Anyone else feel in a similar way? How are you dealing with this?
It's also not clear to me that HN has a compelling value-add on the "<so and so> deplatformed <so and so>" or "social media is amplifying <fringe faction>" developments vs the many other outlets covering these current events. While the current events submissions involve technology companies, they're not really stories about technology. We're discussing general-interest stories about media/service company policy that happen to involve revoking software access or broadcasting someone's message. The relevance to HN feels about the same as if e.g., a major TV outlet had been giving equal airtime to offensive parties and has now ceased doing that. HN isn't all-tech, but HN normally focuses on topics the average layman may not appreciate, and recent submissions feel much more general-interest than that spirit.
I've seen a lot of flagged/dead front-page submissions come across my RSS feed in the last week+, suggesting the HN community is pretty polarized on whether or not it wants to see some of this stuff, if something makes it to the front page and then gets killed.
I agree with OP that the quality on HN has decreased recently, both stories and comments. This has been a progression over several years from my perspective.
In general I don't mind reading opinions which are different from mine and I enjoy a window on people in tech and startup on issues that space from technology to politics.
I felt in the past it may be a bit to addictive (I don't do any other social media) and ended up restricting its usage (first fully, then by time, then by device).
It might be worth it until all the politics blow over.
Side note: I've noticed these topics tend to burn out quickly because the post and the posters are getting tons of down votes and, due to the "algorithm" (dang), being slowly pushed away from the top.

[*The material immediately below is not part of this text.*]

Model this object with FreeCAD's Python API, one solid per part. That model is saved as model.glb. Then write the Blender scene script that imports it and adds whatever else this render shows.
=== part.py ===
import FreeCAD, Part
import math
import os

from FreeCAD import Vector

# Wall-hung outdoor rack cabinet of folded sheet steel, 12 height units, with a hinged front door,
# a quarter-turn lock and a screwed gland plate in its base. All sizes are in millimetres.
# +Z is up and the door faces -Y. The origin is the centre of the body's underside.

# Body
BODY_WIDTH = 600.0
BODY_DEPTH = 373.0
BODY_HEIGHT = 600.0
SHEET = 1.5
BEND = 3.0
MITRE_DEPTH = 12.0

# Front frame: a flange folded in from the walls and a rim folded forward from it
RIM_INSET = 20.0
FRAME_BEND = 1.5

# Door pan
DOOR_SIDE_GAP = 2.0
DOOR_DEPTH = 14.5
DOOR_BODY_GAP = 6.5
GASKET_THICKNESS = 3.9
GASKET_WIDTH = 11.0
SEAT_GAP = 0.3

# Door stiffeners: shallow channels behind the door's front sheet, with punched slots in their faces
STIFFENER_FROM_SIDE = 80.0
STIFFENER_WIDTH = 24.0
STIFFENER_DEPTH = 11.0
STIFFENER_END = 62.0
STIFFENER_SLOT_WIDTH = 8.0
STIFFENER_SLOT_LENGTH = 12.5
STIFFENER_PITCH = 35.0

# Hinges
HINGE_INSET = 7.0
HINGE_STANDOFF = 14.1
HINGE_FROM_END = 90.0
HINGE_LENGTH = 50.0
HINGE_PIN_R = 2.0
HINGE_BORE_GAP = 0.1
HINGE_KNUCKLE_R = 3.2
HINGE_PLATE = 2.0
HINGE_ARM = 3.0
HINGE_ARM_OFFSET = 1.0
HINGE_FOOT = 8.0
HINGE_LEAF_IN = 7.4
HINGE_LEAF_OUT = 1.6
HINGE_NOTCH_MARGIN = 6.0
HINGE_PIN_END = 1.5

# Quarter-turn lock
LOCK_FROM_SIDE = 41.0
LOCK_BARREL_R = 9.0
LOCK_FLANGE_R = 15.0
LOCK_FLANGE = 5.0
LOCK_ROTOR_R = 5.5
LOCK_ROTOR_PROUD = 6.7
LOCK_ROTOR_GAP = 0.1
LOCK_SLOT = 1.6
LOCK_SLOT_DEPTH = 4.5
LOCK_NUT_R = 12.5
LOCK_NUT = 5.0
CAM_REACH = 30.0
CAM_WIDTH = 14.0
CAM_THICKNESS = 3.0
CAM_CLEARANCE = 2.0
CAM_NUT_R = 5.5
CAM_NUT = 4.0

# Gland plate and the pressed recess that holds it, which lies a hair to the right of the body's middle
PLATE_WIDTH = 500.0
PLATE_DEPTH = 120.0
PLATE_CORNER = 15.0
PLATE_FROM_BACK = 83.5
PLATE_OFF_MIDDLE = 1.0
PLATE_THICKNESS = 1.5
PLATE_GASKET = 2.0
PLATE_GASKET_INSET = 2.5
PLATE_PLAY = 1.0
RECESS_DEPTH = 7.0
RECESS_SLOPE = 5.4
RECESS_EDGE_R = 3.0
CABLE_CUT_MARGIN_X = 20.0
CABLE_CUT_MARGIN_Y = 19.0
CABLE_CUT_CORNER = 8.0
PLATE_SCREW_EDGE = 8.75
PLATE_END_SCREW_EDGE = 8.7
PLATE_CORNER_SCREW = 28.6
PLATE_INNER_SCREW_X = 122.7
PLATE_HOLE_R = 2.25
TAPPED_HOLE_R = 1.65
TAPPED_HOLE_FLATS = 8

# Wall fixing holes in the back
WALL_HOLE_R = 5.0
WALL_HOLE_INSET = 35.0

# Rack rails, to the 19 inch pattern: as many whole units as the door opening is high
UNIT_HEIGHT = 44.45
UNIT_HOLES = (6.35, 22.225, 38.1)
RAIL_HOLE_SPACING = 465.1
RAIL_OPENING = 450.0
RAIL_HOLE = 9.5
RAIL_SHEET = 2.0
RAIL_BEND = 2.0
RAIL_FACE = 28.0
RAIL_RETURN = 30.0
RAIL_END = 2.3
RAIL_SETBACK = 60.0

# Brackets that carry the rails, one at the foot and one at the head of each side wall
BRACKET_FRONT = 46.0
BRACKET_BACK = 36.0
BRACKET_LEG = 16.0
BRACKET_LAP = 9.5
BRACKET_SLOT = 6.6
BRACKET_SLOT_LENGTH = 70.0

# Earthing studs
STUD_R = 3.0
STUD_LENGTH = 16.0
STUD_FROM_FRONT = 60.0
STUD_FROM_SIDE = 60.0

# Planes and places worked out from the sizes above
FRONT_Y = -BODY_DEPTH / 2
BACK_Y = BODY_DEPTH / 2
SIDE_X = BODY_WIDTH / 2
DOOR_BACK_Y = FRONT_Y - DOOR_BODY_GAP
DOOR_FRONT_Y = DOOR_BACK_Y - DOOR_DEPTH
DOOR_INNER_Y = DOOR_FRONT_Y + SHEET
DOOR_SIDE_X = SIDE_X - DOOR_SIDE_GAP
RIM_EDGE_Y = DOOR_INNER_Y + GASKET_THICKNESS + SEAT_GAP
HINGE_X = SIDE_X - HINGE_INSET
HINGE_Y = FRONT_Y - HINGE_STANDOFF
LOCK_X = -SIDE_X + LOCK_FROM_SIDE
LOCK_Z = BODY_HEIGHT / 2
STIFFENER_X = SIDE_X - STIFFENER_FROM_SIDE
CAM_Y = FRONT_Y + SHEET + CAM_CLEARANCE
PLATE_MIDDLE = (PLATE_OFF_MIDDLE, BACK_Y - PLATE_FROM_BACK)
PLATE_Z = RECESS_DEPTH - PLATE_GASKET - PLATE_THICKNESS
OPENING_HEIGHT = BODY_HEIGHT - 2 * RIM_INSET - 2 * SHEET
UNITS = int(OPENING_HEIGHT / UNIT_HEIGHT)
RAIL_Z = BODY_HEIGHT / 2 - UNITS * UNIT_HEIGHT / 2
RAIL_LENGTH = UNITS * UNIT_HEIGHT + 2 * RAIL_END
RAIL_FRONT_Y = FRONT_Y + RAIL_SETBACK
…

Speaking of: Moderating is often a thankless job, so thank you.
Unfortunately, I only see things getting worse from here. It seems inevitable when observing other internet communities that gradually devolved into being pervaded by partisanship and identity politics.

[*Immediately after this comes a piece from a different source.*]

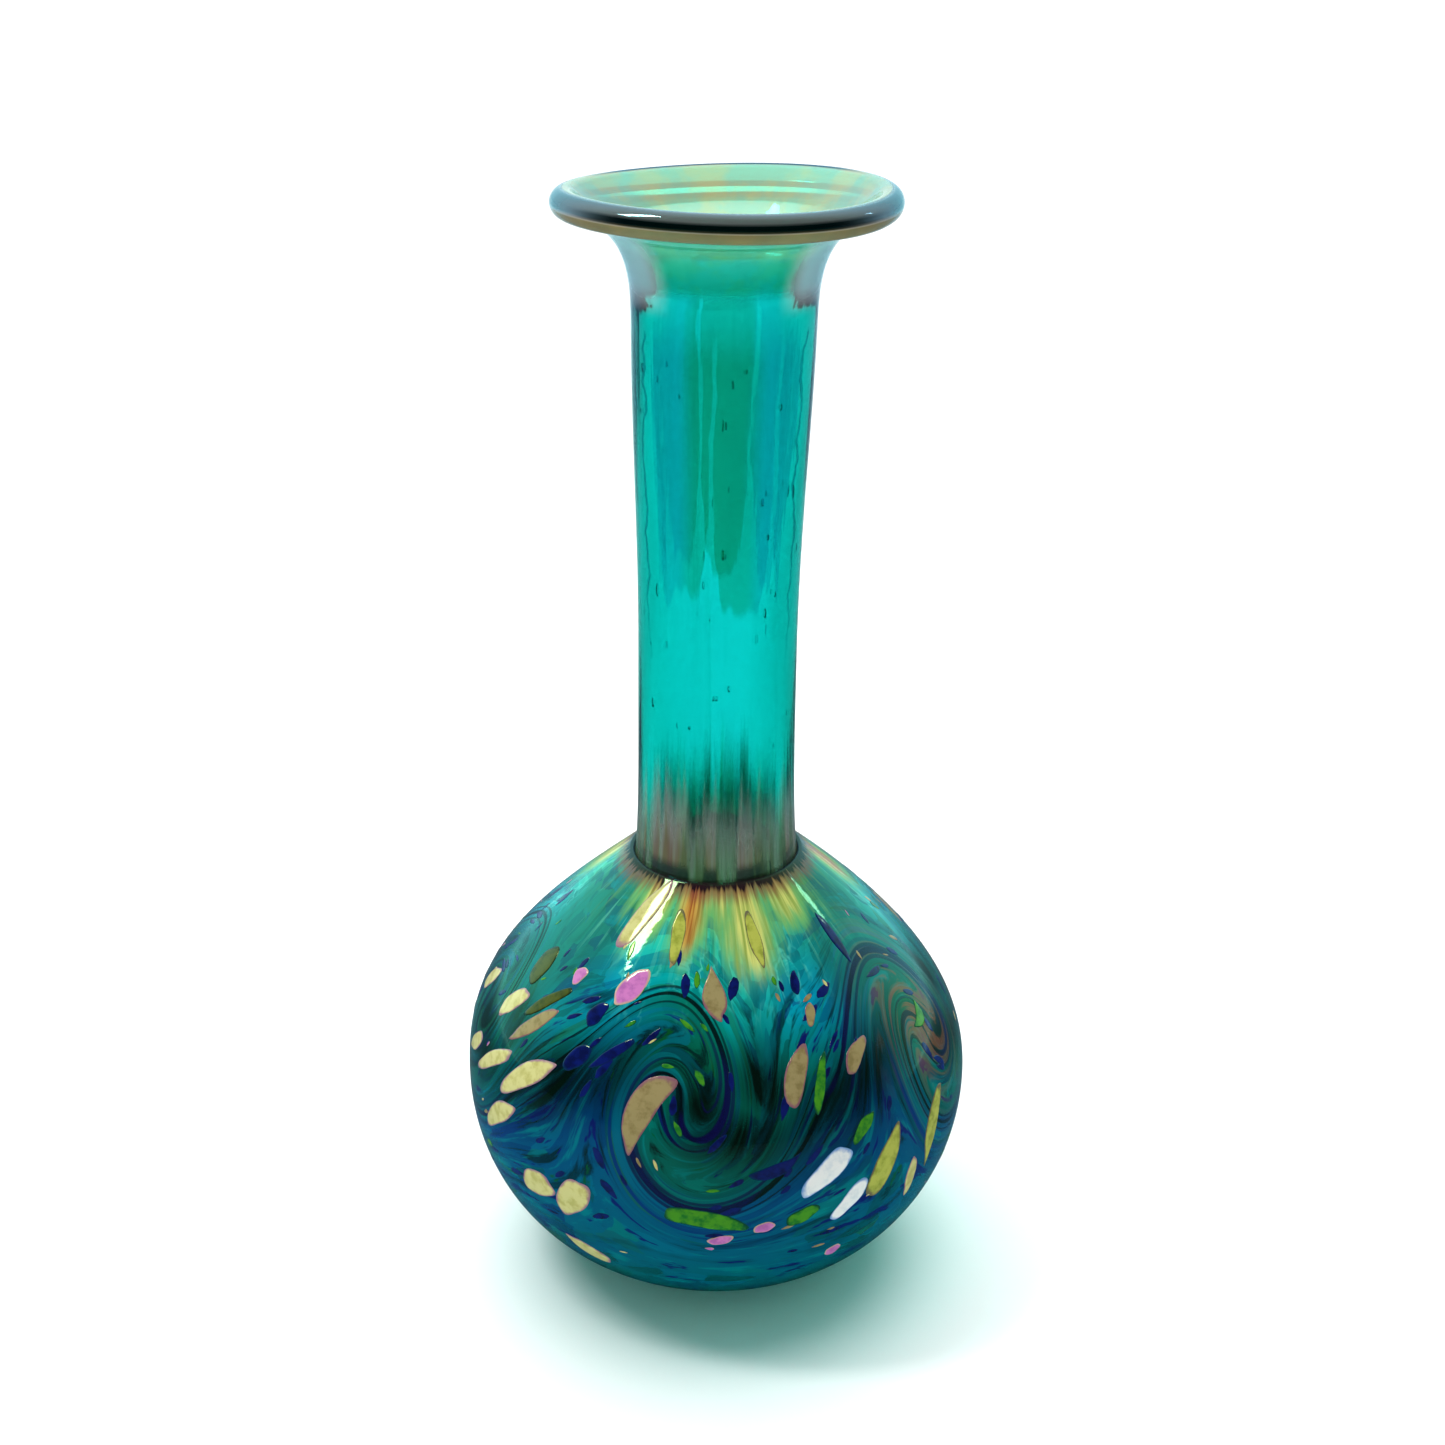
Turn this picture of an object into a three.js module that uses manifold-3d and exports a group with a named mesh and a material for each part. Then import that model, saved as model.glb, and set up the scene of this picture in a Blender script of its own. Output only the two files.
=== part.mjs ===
// Hand-blown bottle vase in teal glass. Millimetres, +Z up, origin at the centre of the flat that
// the vase stands on. The glass is joined hot from separate lots, and each lot is its own solid:
// the foot, the bubble, the colour coat over the bubble, the neck, the rolled lip, and every chip
// of opaque glass that is marvered into the coat. Azimuth 0 is the front (-Y), and grows to +X.

import * as THREE from 'three';
import { mergeVertices } from 'three/addons/utils/BufferGeometryUtils.js';
import Module from 'manifold-3d';

const wasm = await Module();
wasm.setup();

// Driving dimensions.
const HEIGHT = 203;
const FOOT_RADIUS = 12;
const FOOT_THICKNESS = 1.6;
const BULB_RADIUS = 47.3;
const EQUATOR_HEIGHT = 37.8;
const CREASE_RADIUS = 15.5;
const CREASE_HEIGHT = 83.2;
const NECK_BASE_RADIUS = 14.9;
const NECK_WAIST_RADIUS = 14.1;
const NECK_TOP_RADIUS = 15.7;
const NECK_TOP_HEIGHT = 181.7;
const NECK_WALL = 3.3;
const LIP_RADIUS = 29.3;
const LIP_THICKNESS = 4.8;
const BULB_WALL = 4.5;
const BASE_EXTRA = 3.5;
const COAT_THICKNESS = 1.6;
const CHIP_THICKNESS = 0.8;
const JOIN_GAP = 0.3;
const POCKET_RISE = 1;

// Handles of the curves that draw the onion shoulder, the waist of the neck and the flare.
const SHOULDER_FULLNESS = 15.3;
const SHOULDER_PULL = new THREE.Vector2(40, 62.7);
const BASE_THINNING = 4;
const WAIST_START = 0.15;
const WAIST_END = 0.5;
const SWELL_AT = 0.8;
const SWELL_SHORT = 0.5;
const FLARE_RISE = 8.5;
const FLARE_REACH = 9.4;
const ROLL_END = 135;
const DISH_SLOPE = 2.2;
const DISH_DEPTH = 10;

// The hand-made lean: the neck and lip drift towards +X, and the shoulder sways a little to -X.
const LIP_DRIFT = 2.0;
const DRIFT_POWER = 1.6;
const SHOULDER_SWAY = 0.8;

// Fineness of the faceted solids.
const BULB_SIDES = 40;
const NECK_SIDES = 32;
const COAT_STEPS = 14;
const GATHER_STEPS = 11;
const NECK_STEPS = 8;
const FLARE_STEPS = 6;
const ROLL_STEPS = 9;
const CHIP_SIDES = 10;
const HEIGHT_SAMPLES = 400;

// Chips of each colour, each as azimuth (degrees), height, length, width, tilt (degrees from the
// meridian, leaning to +azimuth at the top) and taper (above 0 is wider at the top end).
const CHIPS = {
  cream: {
    colour: 0xd9d29b,
    roughness: 0.12,
    places: [
      [-35, 78, 15.5, 3.8, 12, -0.15],
      [-65, 59.5, 9, 4, 33, 0],
      [-85, 57, 8, 4, 35, 0],
      [-75.5, 48, 9, 3.6, 50, 0],
      [-63, 49.5, 15, 3, 54, 0],
      [-49, 51.5, 16.5, 4.6, 52, 0],
      [-57, 41, 13, 4.2, 52, 0],
      [-43.2, 32, 9, 5.8, 66, 0],
      [-33, 32.5, 11.5, 6, 34, 0],
      [-33, 19, 10, 4.5, -58, -0.2],
      [49, 31, 9.5, 3, 5, 0],
      [118, 52, 13, 4.5, 45, 0],
      [163, 38, 11, 5, 50, 0],
      [-148, 55, 12, 4, 42, 0.2],
      [-112, 36, 10, 5, 48, 0],
    ],
  },
  straw: {
    colour: 0xc3c05c,
    roughness: 0.12,
    places: [
      [40, 38, 14, 5.5, 31, -0.1],
      [57, 39, 16, 4.4, 24, 0],
      [17, 76, 11, 2.4, -4, -0.2],
      [-16, 76, 10, 2.6, -6, 0.2],
      [141, 62, 9, 3.5, 20, 0],
      [-128, 70, 12, 3, -10, -0.3],
    ],
  },
  white: {
    colour: 0xf3f4ef,
    roughness: 0.1,
    places: [
      [24.5, 40.5, 12.5, 4.6, 54, 0],
      [30.4, 33, 9.5, 3.8, 42, 0],
      [-166, 46, 9, 4.2, 55, 0],
    ],
  },
  tan: {
    colour: 0xa98f63,
    roughness: 0.14,
    places: [
      [-16.5, 52.5, 16, 5, 27, 0.35],
      [21, 57.5, 12, 4, 27, 0],
      [38.5, 58, 8.5, 3, 50, -0.2],
      [29.5, 65, 4.5, 2, 15, 0],
      [0, 69.5, 10.5, 3.6, -12, -0.5],
      [-53, 59, 13, 3, 41, 0],
      [104, 66, 9, 3.2, 25, 0],
    ],
  },
  olive: {
    colour: 0x5f6a2c,
    roughness: 0.14,
    places: [
      [-64, 66, 8, 5, -5, 0],
      [-52.5, 63, 12, 2.4, 41, 0],
      [178, 68, 9, 3, -8, 0],
    ],
  },
  green: {
    colour: 0x63a83c,
    roughness: 0.14,
    places: [
      [-2, 33, 15, 4, -77, 0.2],
      [19, 32.5, 6.5, 3.4, 70, 0],
      [34.5, 46.5, 7, 2.6, 48, 0],
      [26.5, 55.5, 11, 2.2, 24, 0],
      [65, 57, 5.5, 3, 50, 0],
      [-95, 45, 8, 3, 40, 0],
      [126, 34, 9, 3.4, 60, 0],
    ],
  },
  pink: {
    colour: 0xcf86c4,
    roughness: 0.12,
    places: [
      [-27, 69, 8, 5, 25, 0],
      [-47, 68, 4, 2.6, 10, 0],
      [10.5, 31, 4, 2.4, 70, 0],
      [1, 28.5, 4.5, 2.4, 76, 0],
      [29, 20.5, 3.5, 3, 50, 0],
      [-138, 30, 5, 3, 60, 0],
      [150, 50, 5, 3, 30, 0],
    ],
  },
  cobalt: {
    colour: 0x16249a,
    roughness: 0.1,
    places: [
      [-34.5, 64.5, 5, 3.4, 25, 0],
      [-35.2, 58, 7, 3.4, 38, 0],
      [-26, 60, 10, 2, 48, 0],
      [13, 43, 10, 2.6, 72, -0.2],
      [28, 69.5, 4.5, 2, 12, 0],
      [52, 73, 12, 2, -3, 0],
      [-158, 64, 6, 2.6, 15, 0],
    ],
  },
};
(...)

Hopefully a new site comes along at which point the cycle will start over...
But I can ignore them when they get posted.
I've come and gone over the past several years, but tend to come back because its still the site that curates the most interesting tech content, but most of my good tech discussions happen on various discord servers now.
I find it easier to read and skip over stories.
- denial: our capitalistic democratic ways work: we're not China!
- resistance: oh no, FAANG control our lives, we must fight back!
- exploration: what if mastodon blockchain webRTC could save us?
- acceptance: something must be done, X is something, therefore it must be done!
We're currently on the third step. I'd love for there to be a rational, coherent solution for the last step, but I don't have much faith that the for-karma collective in HN is going to agree to stop nitpicking, let alone come up with a remotely workable solution.
Expect to see technology startups claiming to solve the problem without understanding its human aspect, big tech growing more powerful on the back of cacophonous social media "engagement", and China's dominance in the world increasing as the rest of the world becomes less and less able to manufacture anything. That's what the fourth stage is going to be, if things keep going the way they have been.
That's not acceptance. That's the politician's syllogism, and it's a logical fallacy. Acceptance is "This is the way it is, and I/we can't change it."
In my case (and others, I've observed), I don't hate China's citizens. Instead I loathe China's leadership. It's corrupt, evil to its own citizens, quick to violently oppress any form of protest, and it's racial slavery.
And I offer equal loathing towards any other leaders who look at China and go "You know what? We should try that here."
China has 600mln people living with under 140$ per month and 1% controlling 70% of the wealth.
It is certainly a cause of concern, it's the closest thing as a Star Wars' Galactic Empire I can think of.